Technical

Overview for cloud platorm engineers.

Integration

cloud-init is our driver which makes everything happen in/on your cloud.

There are a variety of details that must happen in order to make this work. Firstly, at a virtual/hardware level, it needs to identify that platform; it does this using dmidecode/smbios looking at device information presented by the vendor; looking at system/chassis information: for example, the system uuid should begin with ec2 on AWS.

Once this is discovered; it is possible to use this datasource to retrieve metadata. Although cloud-init can run through all datasources; we explicitly set this on the cloud platform as this greatly decreases cloud-init’s run time.

We do however, see runs where this is not found. In this case :code:identify_aws() returns false and metadata requests aren’t performed. What happens next depends upon a previous instantiation being found, or DataSourceNone running.

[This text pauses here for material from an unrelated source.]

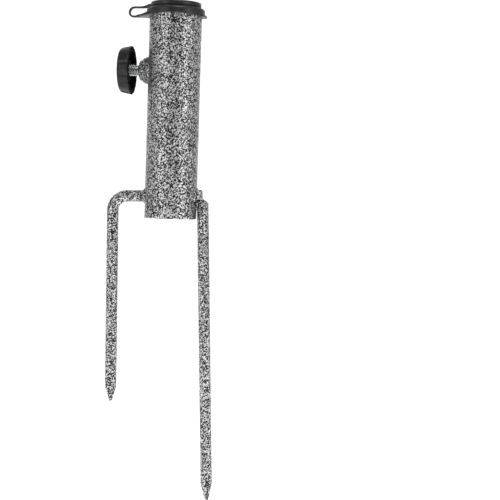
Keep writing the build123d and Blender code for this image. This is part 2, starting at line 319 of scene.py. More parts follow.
# Where that painted darkening is, from full to none: up or down from the screw, into the tube's wall and out
# along the nut.
KNOB_REFLECTION_RISE = (7.0, 15.0)
KNOB_REFLECTION_INNER_X = (-18.6, -17.6)
KNOB_REFLECTION_OUTER_X = (-20.5, -23.0)


def painted_knob_reflection(tree, place):
    """1 round the foot of the nut and its weld, where the paint is darkened as a painted reflection and
    shade of the black knob, and 0 away from there.
    """
    parts = add(tree, "ShaderNodeSeparateXYZ", {0: place}).outputs
    rise = math_of(tree, "ABSOLUTE", math_of(tree, "SUBTRACT", parts["Z"], screw_height * MM))
    near_nut = stretched(tree, rise, KNOB_REFLECTION_RISE[0] * MM, KNOB_REFLECTION_RISE[1] * MM, 1.0, 0.0)
    outside = stretched(tree, parts["X"], KNOB_REFLECTION_INNER_X[0] * MM, KNOB_REFLECTION_INNER_X[1] * MM, 1.0, 0.0)
    near_wall = stretched(tree, parts["X"], KNOB_REFLECTION_OUTER_X[1] * MM, KNOB_REFLECTION_OUTER_X[0] * MM)
    return math_of(tree, "MULTIPLY", near_nut, math_of(tree, "MULTIPLY", outside, near_wall))


def vein_paint():
    """Powder coat that shrinks into silver veins over black as it cures, with a painted reflection of the
    black knob darkening it round the nut's weld.
    """
    material, tree, shader, place = new_material("vein_paint")
    wander = noise_of(tree, place, DRIFT_SCALE, 2.0)
    worms = noise_of(tree, place, VEIN_SCALE, 0.0, 0.45, 0.9)
    drift = math_of(tree, "MULTIPLY", math_of(tree, "SUBTRACT", wander, 0.5), DRIFT)
    veins = stretched(tree, math_of(tree, "ADD", worms, drift), *VEIN_EDGE)
    # The silver kept under the painted reflection of the knob: 1 away from the nut, less at its foot.
    left = stretched(tree, painted_knob_reflection(tree, place), 0.0, 1.0, 1.0, KNOB_REFLECTION_SILVER)
    silver = math_of(tree, "MULTIPLY", veins, left)
    flakes = stretched(tree, noise_of(tree, place, FLAKE_SCALE, 1.0), 0.3, 0.7)
    bright = mixed(tree, flakes, grey(0.46), grey(0.84))
    colour = mixed(tree, silver, grey(0.003), bright)
    relief = math_of(tree, "ADD", silver, math_of(tree, "MULTIPLY", flakes, 0.15))
    set_inputs(tree, shader, {
        "Base Color": colour,
        "Metallic": stretched(tree, silver, 0.0, 1.0, 0.0, 0.95),
        "Roughness": stretched(tree, silver, 0.0, 1.0, 0.5, 0.45),
        "Specular IOR Level": 0.3,
        "Coat Weight": 0.4,
        "Coat Roughness": 0.12,
        "Normal": raised(tree, relief, 0.6, 0.0001),
    })
    return material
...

The metadata retrieval is critical to actually standing up the instance: it is this that assigns your chosen key-pair to the ssh/authorized_keys of the cloud user (which we nominate and set up via cloud-init) so that you may actually log into your server.

For EC2-styles clouds that support it(ie AWS, AliCloud); cloud-init always uses the IMDSv2 protocol; and it is important to set positive datasource timeout such that an auth token request is made for future metadata endpoints to use; as otherwise cloud-init can silently fail to retrieve data.

Our cloud-init is configured with DEBUG-level logging; and directing this to the console; if your vendor supports viewing the console logs; you should see the results of your cloud-init run. Of particular importance, is where it shows authorized public keys:

ci-info: +---------+-------------------------------------------------------------------------------------------------+---------+---------+
ci-info: | Keytype |                                       Fingerprint (sha256)                                      | Options | Comment |
ci-info: +---------+-------------------------------------------------------------------------------------------------+---------+---------+
ci-info: | ssh-rsa | 0d:7b:f2:be:3a:9a:41:cd:f2:b6:00:b6:9a:45:26:df:a7:6d:42:ed:71:07:b5:3c:98:2b:d0:ee:f8:f5:77:25 |    -    |  mykey  |
ci-info: +---------+-------------------------------------------------------------------------------------------------+---------+---------+

You may verify this is indeed the signature of your key:

$ awk '{print $2}' ~/.ssh/MYKEY.pub | base64 -d | sha256sum | cut -d ' ' -f 1 | sed 's/../&:/g;s/:$//'
0d:7b:f2:be:3a:9a:41:cd:f2:b6:00:b6:9a:45:26:df:a7:6d:42:ed:71:07:b5:3c:98:2b:d0:ee:f8:f5:77:25

We have a strong governance suite which verifies/instruments this on the cloud marketplace instances we ship.

Operating System

Our BastionLinux brand is a RedHat/Fedora derivative; but we have added this to all of the tools we ship such that it is recognised as it’s own platform family within Red Hat. We are interested in establishing that Operating System/brand on your cloud. Alternatively, we need to know the most appropriate OS to register our AMI’s as.

Instance Types

Our strategy for selecting target images is fairly simple; we ship to what we believe represents the most transparent to a sophisticated user.

On AWS; we’re only shipping to nitro-based systems that support console logging.

Pricing

Our current pricing strategy is to charge a margin over the vendor’s base price. We do this by looking at the per-region prices of the instance types. It turns out this is non-trivial for vendors like AWS: where we are presently using the awspricing third-party library. This library caches ~0.5G of information in order to calculate prices, and it is necessary for us to warm up this cache in order for applications not to timeout using it. Building this cache takes ~80 minutes. It is difficult to comprehend how pricing can be so resource-intensive!